В сцене «под Кромами» хор уже на высоте. Самозванец на настоящей лошади и в синем плаще: сразу становится ясно, что это чуждая сила.
   Действие снова возвращается в Москву. Юродивый хорош, и пение, и игра, а в особенности хороша сцена, где народ, сперва просящий хлеба у царя и получающий в ответ только обещания, отворачивается от властителя и обращается мольбы к Юродивому. Финал ее: Юродивый – последняя надежда, возвышающийся над коленопреклоненным и протягивающим к нему руки народом,  - столь символичен, столь современен, что даже не хочется об этом говорить. Застывшая каритны всеобщей мольбы Богу. Фреска. Поворот истории: вчера народ рукоплескал Борису, сегодня тот же народ видит в нем причины всех бед. Вообще в спектакле несколько таких сцен, когда хор застывает в довольно трудной для исполнителей статичной позе. Что-то в этой постановочной детали есть, какое-то ощущение «застывшего» мгновения истории.
     Сцена смерти царя - финальная. Здесь главный – исполнитель роли Бориса, на нем держится драматизм. Непосредственно смерть Бориса представлена «по-оперному», с излишеством движений, падение по ступенькам,  перекатывания, как в сценическом бою,  смотрятся плохо, да и оперный артист все же не каскадер. Но это мелочи, игра актера ( в программке указано – первое выступление) , пение – на высоком уровне.
Хороша с мизансцена, где внимание зрителей переходит к Шуйскому (Михаил Губский). Артист  убедителен и в других сценах, так ведет свою роль, такая игра голоса, что его коварство зрителю явственно ощутимо.
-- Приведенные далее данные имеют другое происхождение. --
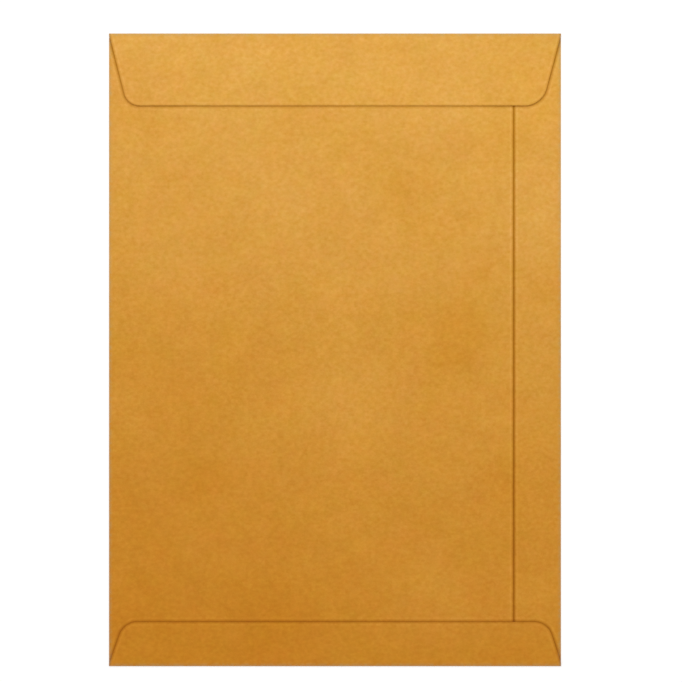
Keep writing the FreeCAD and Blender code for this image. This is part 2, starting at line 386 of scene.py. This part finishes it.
def add_up(*shares):
    """Noises added up, each times its share."""
    total = 0
    for tone, share in shares:
        total = work_out("MULTIPLY_ADD", tone, share, total)
    return total


def mix(blend, factor, base, other):
    """The colour that a Mix Color node makes."""
    node = add_node(tree, "ShaderNodeMix", data_type="RGBA", blend_type=blend)
    for socket, value in ((node.inputs[0], factor), (node.inputs[6], base), (node.inputs[7], other)):
        if isinstance(value, bpy.types.NodeSocket):
            tree.links.new(value, socket)
        elif isinstance(value, tuple):
            socket.default_value = (*value, 1)
        else:
            socket.default_value = value
    return node.outputs[2]


def band(distance, middle, width):
    """A soft line: 1 where the distance is at the middle, fading out over the width."""
    off = work_out("DIVIDE", work_out("SUBTRACT", distance, middle), width)
    return work_out("EXPONENT", work_out("MULTIPLY", work_out("MULTIPLY", off, off), -1))


clouds = tone_noise(0.045, roughness=0.6)
blotches = tone_noise(0.008, detail=1)
grain = tone_noise(0.0015, detail=1, long=1.25)
# bundles of fibres, and among them single ones as thin as a hair, that lie all ways
fibres, hairs = 0, 0
for turn in (0.3, -0.9, 1.4):
    fibres = work_out("ADD", fibres, tone_noise(0.0004, long=8, turn=turn))
    hairs = work_out("ADD", hairs, tone_noise(0.00009, detail=1, long=18, turn=turn + 0.6))

# the colour from the foot to the top, which also changes a little from left to right: partly
# the stock's own tone, partly painted light, lighter towards the top end and to the right
ramp = add_node(tree, "ShaderNodeValToRGB")
lean = 0.07
middle_stop = 0.52
across = work_out("MULTIPLY_ADD", x, lean / half_width, middle_stop)
feed(tree, ramp, work_out("MULTIPLY_ADD", y, 0.5 / half_length, across))
foot_stop, top_stop = ramp.color_ramp.elements
foot_stop.position, foot_stop.color = 0.02, (*kraft_shaded_at_foot, 1)
top_stop.position, top_stop.color = 0.95, (*kraft_lit_at_top, 1)
ramp.color_ramp.elements.new(0.5).color = (*kraft_shaded_in_middle, 1)
ramp.color_ramp.elements.new(0.9).color = (*kraft_lit_at_throat, 1)

# the paper's light and dark, from broad clouds down to single fibres
fibre_tone = add_up((grain, 0.21), (fibres, 0.033), (hairs, 0.08))
mottle_tone = add_up((blotches, 0.045), (clouds, 0.085))
sheet_place = add_node(tree, "ShaderNodeCombineXYZ")
feed(tree, sheet_place, x, y)
for middle, radius, tone in tone_patches:
    apart = add_node(tree, "ShaderNodeVectorMath", operation="DISTANCE")
    feed(tree, apart, sheet_place.outputs[0], (*middle, 0))
    mottle_tone = work_out("MULTIPLY_ADD", band(apart.outputs["Value"], 0, radius), tone, mottle_tone)
drift = add_noise(0.016, detail=4, roughness=0.9).outputs["Color"]
undrifted = tuple(1 - change / 2 for change in drift_tint)
colour = ramp.outputs[0]
for change, tint, unchanged in (
    (fibre_tone, fibre_tint, (1, 1, 1)),
    (mottle_tone, mottle_tint, (1, 1, 1)),
    (drift, drift_tint, undrifted),
):
    shade = add_node(tree, "ShaderNodeVectorMath", operation="MULTIPLY_ADD")
    colour = mix("MULTIPLY", 1, colour, feed(tree, shade, change, tint, unchanged))

# The laps are the two end flaps' outlines, and the seam where no flap covers it. Each has a
# soft painted shadow with a thin, darker painted contact shadow in it, and a painted highlight
# along either side.
lap_shade = (0.641, 0.512, 0.108)
lap_line = 0.0007
lap_shift = 0.00012
gap_shadow = (0.45, 0.3, 0.1)
gap_line = 0.00005
gap_shift = 0.00006
lap_highlight = (1.07, 1.09, 1.3)
highlight_line = 0.0004
highlight_shift = 0.0014
# how strong each flap's painted shadow line is at its crease and at its free edge, and how much
# further out the shadow of its raised free edge falls
flap_lines = (
    (top_flap, 1, 0.49, 0.00018),
    (bottom_flap, 0.85, 0.68, 0),
)
from_end = work_out("SUBTRACT", half_length, work_out("ABSOLUTE", y))
on_back = work_out("GREATER_THAN", height, 2 * paper)
uncovered = work_out("LESS_THAN", height, back_level + paper / 2)
on_seam = work_out("MULTIPLY", uncovered, work_out("GREATER_THAN", from_end, base_setback))
laps = [(work_out("SUBTRACT", x, seam_x), work_out("MULTIPLY", on_back, on_seam))]
for flap, at_crease, at_free_edge, rise in flap_lines:
    outline = add_node(tree, "ShaderNodeGroup", node_tree=flap_outline)
    distance = feed(tree, outline, place, *flap.values())
    distance = work_out("MULTIPLY_ADD", from_end, -rise / flap["depth"], distance)
    fading = (at_free_edge - at_crease) / flap["depth"]
    strength = work_out("MULTIPLY_ADD", from_end, fading, at_crease)
    laps.append((distance, work_out("MULTIPLY", on_back, strength)))
# each lap gets its painted shadow, its painted contact shadow and a painted highlight on either side
for distance, strength in laps:
    for tint, middle, width in (
        (lap_shade, lap_shift, lap_line),
        (gap_shadow, gap_shift, gap_line),
        (lap_highlight, lap_shift - highlight_shift, highlight_line),
        (lap_highlight, lap_shift + highlight_shift, highlight_line),
    ):
        mask = work_out("MULTIPLY", band(distance, middle, width), strength)
        colour = mix("MULTIPLY", mask, colour, tint)

# The folds are darker and greyer along the sides and both ends: partly scuffing, partly
# painted shade on the folds' rounded edges.
scuffed_and_shaded_fold = (0.17, 0.3, 0.23)
rim_line = 0.0007
rim_shift = 0.0005
scuff_and_shade_depth = 0.15
from_side = work_out("SUBTRACT", half_width, work_out("ABSOLUTE", x))
rim = band(work_out("MINIMUM", from_side, from_end), rim_shift, rim_line)
scuff_and_shade = work_out("ADD", add_up((fibres, 0.3), (grain, 0.4)), scuff_and_shade_depth)
colour = mix("MIX", work_out("MULTIPLY", rim, scuff_and_shade), colour, scuffed_and_shaded_fold)
tree.links.new(colour, shader.inputs["Base Color"])

# The surface is matt, and fibrous to the touch.
bump = add_node(tree, "ShaderNodeBump")
bump.inputs["Strength"].default_value = 0.5
bump.inputs["Distance"].default_value = 0.00003
relief = add_up((grain, 1), (blotches, 1), (fibres, 0.6), (hairs, 0.3))
tree.links.new(relief, bump.inputs["Height"])
tree.links.new(bump.outputs[0], shader.inputs["Normal"])
tree.links.new(work_out("MULTIPLY_ADD", grain, 0.3, 0.8), shader.inputs["Roughness"])
shader.inputs["Specular IOR Level"].default_value = 0.12

sheet.data.materials.clear()
sheet.data.materials.append(kraft)
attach(sheet, "root")
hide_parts("envelope")

# The floor. A plain white tabletop just under the envelope, which the camera sees as pure
# white but for the shadow close around the envelope.
bpy.ops.object.select_all(action="DESELECT")
bpy.ops.mesh.primitive_plane_add(size=8, location=(0, 0, -0.00005))
floor = bpy.context.object
floor.name = "floor"
bpy.ops.object.transform_apply(location=True, rotation=False, scale=False)
white = bpy.data.materials.new("white_table")
white.use_nodes = True
table_shader = white.node_tree.nodes["Principled BSDF"]
table_shader.inputs["Base Color"].default_value = (0.8, 0.8, 0.8, 1)
table_shader.inputs["Roughness"].default_value = 0.9
table_shader.inputs["Specular IOR Level"].default_value = 0.1
table_shader.inputs["Emission Color"].default_value = (1, 1, 1, 1)
# The lamp lights the table less further off, so the table shines a little more there.
near, far = 0.2, 1.6
near_shine, far_shine = 0.27, 0.47
table_place = add_node(white.node_tree, "ShaderNodeTexCoord").outputs["Object"]
reach = add_node(white.node_tree, "ShaderNodeVectorMath", operation="LENGTH")
feed(white.node_tree, reach, table_place)
shine = add_node(white.node_tree, "ShaderNodeMapRange", interpolation_type="SMOOTHSTEP")
feed(white.node_tree, shine, reach.outputs["Value"], near, far, near_shine, far_shine)
rays = add_node(white.node_tree, "ShaderNodeLightPath")
seen = calculate(white.node_tree, "MULTIPLY", rays.outputs["Is Camera Ray"], shine.outputs[0])
white.node_tree.links.new(seen, table_shader.inputs["Emission Strength"])
floor.data.materials.append(white)

# The light. A white room, and one wide soft lamp over the top flap's end.
world = bpy.data.worlds.new("white_room")
world.use_nodes = True
bpy.context.scene.world = world
sky = world.node_tree.nodes["Background"]
sky.inputs["Color"].default_value = (1, 1, 1, 1)
rays = add_node(world.node_tree, "ShaderNodeLightPath")
seen = calculate(world.node_tree, "MAXIMUM", rays.outputs["Is Camera Ray"], rays.outputs["Is Glossy Ray"])
seen = calculate(world.node_tree, "MAXIMUM", seen, rays.outputs["Is Transmission Ray"])
room_light = 0.67
strength = calculate(world.node_tree, "MULTIPLY_ADD", seen, 1 - room_light, room_light)
world.node_tree.links.new(strength, sky.inputs["Strength"])

bpy.ops.object.light_add(type="AREA", location=(-0.05, 0.4, 1.1))
lamp = bpy.context.object
lamp.name = "soft_lamp"
lamp.data.size = 0.9
lamp.data.energy = 5.5
lamp.rotation_euler = (-lamp.location).to_track_quat("-Z", "Y").to_euler()

# The camera. It looks straight down on the flap side from far off, with the top flap up, and
# a little to the right of and above the envelope's middle.
view_width = 0.302
bpy.ops.object.camera_add(location=(0.00266, 0.0039, 0.84), rotation=(0, 0, 0))
camera = bpy.context.object
camera.name = "camera_above"
camera.data.sensor_width = 36
camera.data.lens = camera.data.sensor_width * camera.location.z / view_width
bpy.context.scene.camera = camera
bpy.context.scene.view_settings.view_transform = "Standard"
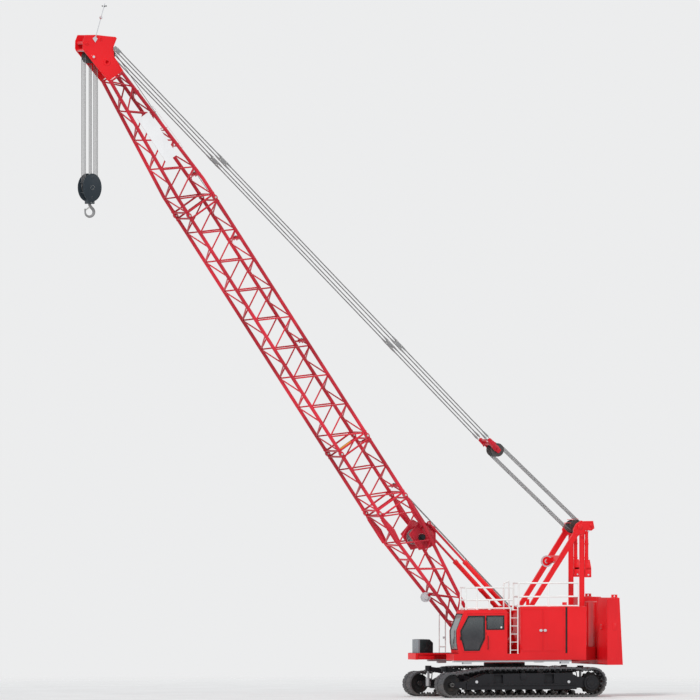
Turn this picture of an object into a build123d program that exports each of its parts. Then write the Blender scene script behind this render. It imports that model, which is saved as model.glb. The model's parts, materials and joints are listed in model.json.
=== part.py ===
from build123d import *
import math
import os

# Crawler crane with a lattice boom, all sizes in millimetres.
# X points forward along the boom, Y to the cab side (left), Z up.
# The origin is on the slewing axis at ground level.

os.makedirs("parts", exist_ok=True)

# ---------------------------------------------------------------- driving sizes
# crawlers
TRACK_GAUGE = 3970
SHOE_WIDTH = 900
TRACK_TOP = 1290
IDLER_X = 3225
IDLER_RADIUS = 545
SPROCKET_X = -3160
SPROCKET_RADIUS = 610
SPROCKET_TEETH = 13
SHOE_COUNT = 66
ROLLER_COUNT = 11
LUG_HEIGHT = 34
TRACK_THICKNESS = 120
FRAME_HALF = 330
POCKET_X = (1120, -1200)
JACK_X = 3100
JACK_Y = 1000

# slewing joint and rotating bed
RING_BOTTOM = 1190
RING_TOP = 1440
RING_RADIUS = 880
RING_GAP = 6
BED_BOTTOM = 1500
SILL_BOTTOM = 1580
SILL_TOP = 1860
SIDE_Y = 1700
GIRDER_INNER = 560
GIRDER_OUTER = 740
GIRDER_TOP = 2240
LEFT_DECK_FRONT = 2920
RIGHT_DECK_FRONT = 3770

# winches: drum axis X and Z
WINCHES = ((-650, 2000), (-1600, 2000), (-2500, 2000))
WINCH_PLATE = 480

# machinery houses
HOUSE_FRONT = -110
HOUSE_REAR = -3110
HOUSE_TOP = 3840
HOUSE_INNER = 800
GROOVE_X = -2270
WALL = 40
GAP = 6
DOOR_LOW = 1960
DOOR_HIGH = 3740
DOOR_FRONT = (-1131, -165)
DOOR_REAR = (-2105, -1141)

# cab, side view in X and Z
CAB_INNER = 780
CAB_POINTS = (
    (486, 1860),
    (2700, 1860),
    (2780, 2350),
    (2790, 2850),
    (2440, 3700),
    (2300, 3740),
    (560, 3740),
    (486, 3680),
)
CAB_DOOR = (
    (1478, 3550),
    (2300, 3550),
    (2690, 2850),
    (2670, 2540),
    (2500, 1930),
    (1740, 1930),
    (1478, 2480),
)
CAB_DOOR_GLASS = (
    (1518, 3480),
    (2264, 3480),
    (2623, 2840),
    (2600, 2560),
    (2441, 2000),
    (1768, 2000),
    (1518, 2500),
)
CAB_SIDE_WINDOW = ((645, 2900), (1430, 2900), (1430, 3480), (645, 3480))
CAB_INNER_WINDOW = ((800, 2400), (2250, 2400), (2250, 3480), (800, 3480))
SCREEN_LOW = 2050
SCREEN_HIGH = 3560

# boom, measured along its own axis (s) and square to it (t) from the foot pin
FOOT_X = 1077
FOOT_Z = 1950
FOOT_PIN_RADIUS = 50
BOOM_ANGLE = 55.86
JOINT_1 = 7660
JOINT_2 = 10740
JOINT_3 = 23040
LATTICE_END = 29750
BOOM_LENGTH = 30480
BOOM_DEPTH = 1410
BOOM_WIDTH = 1700
FOOT_WIDTH = 950
FOOT_DEPTH = 300
HEAD_WIDTH = 960
HEAD_DEPTH = 640
HEAD_HOLE = 75
HEAD_ROLLERS = ((31700, -420), (31450, -575))
TAPER_BASE_END = 6200
TAPER_TOP_START = 24000
CENTRE_DROP = 55
CHORD_RADIUS = 76
LACING_RADIUS = 33
FOOT_CHEEK = (
    (-110, -100),
    (0, -125),
    (300, -215),
    (1500, -395),
    (1500, 290),
    (300, 105),
    (0, 125),
    (-110, 70),
)
HEAD_CHEEK = (
    (29762, -460),
    (30500, -550),
    (31420, -650),
    (31560, -640),
    (31830, -450),
    (31980, -220),
    (31700, 190),
    (31140, 870),
    (31060, 880),
    (30850, 560),
    (30500, 350),
    (29762, 350),
)
WINCH_CHEEK = (
    (5270, -50),
    (6100, -50),
    (6220, 420),
    (6300, 760),
    (5950, 930),
    (5500, 1020),
    (5080, 740),
    (5080, 430),
)
BEND_PLATE = ((6150, 525), (6700, 455), (7400, 575), (7400, 755), (6150, 755))
WINCH_CHEEK_Y = 500
BASE_DRUM = (5680, 350)
REEL = (3330, -780)
PANEL = ((25500, 792), (27700, 651), (27700, 681), (25500, 822))

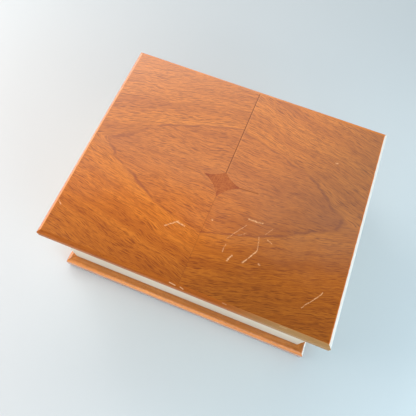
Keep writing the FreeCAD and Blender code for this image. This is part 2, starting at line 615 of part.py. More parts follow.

И здесь великолепно сыгран драматический эпизод:  царевич подходит к опустевшему трону, а Шуйский веско кладет руку на подлокотник, давая понять, что у наследника нет прав на царство.  Царевич падает на тело отца, и спектакль завершается с настроением тревоги, грядущего смутного времени.
  Удивительно, что опера не оставила у меня ни малейшего ощущения музейности, «нафталина». Живые страницы истории, практически полностью понятные речитативы и арии, - все это вызывает настоящий эмоциональный отклик. Так что опере для того, чтобы владеть сердцами зрителей, не так уж нужны «мобильники и стриптиз» на сцене, а нужны: достойное оформление, хорошее пение, умение артистов раскрыть драматический сюжет и характеры.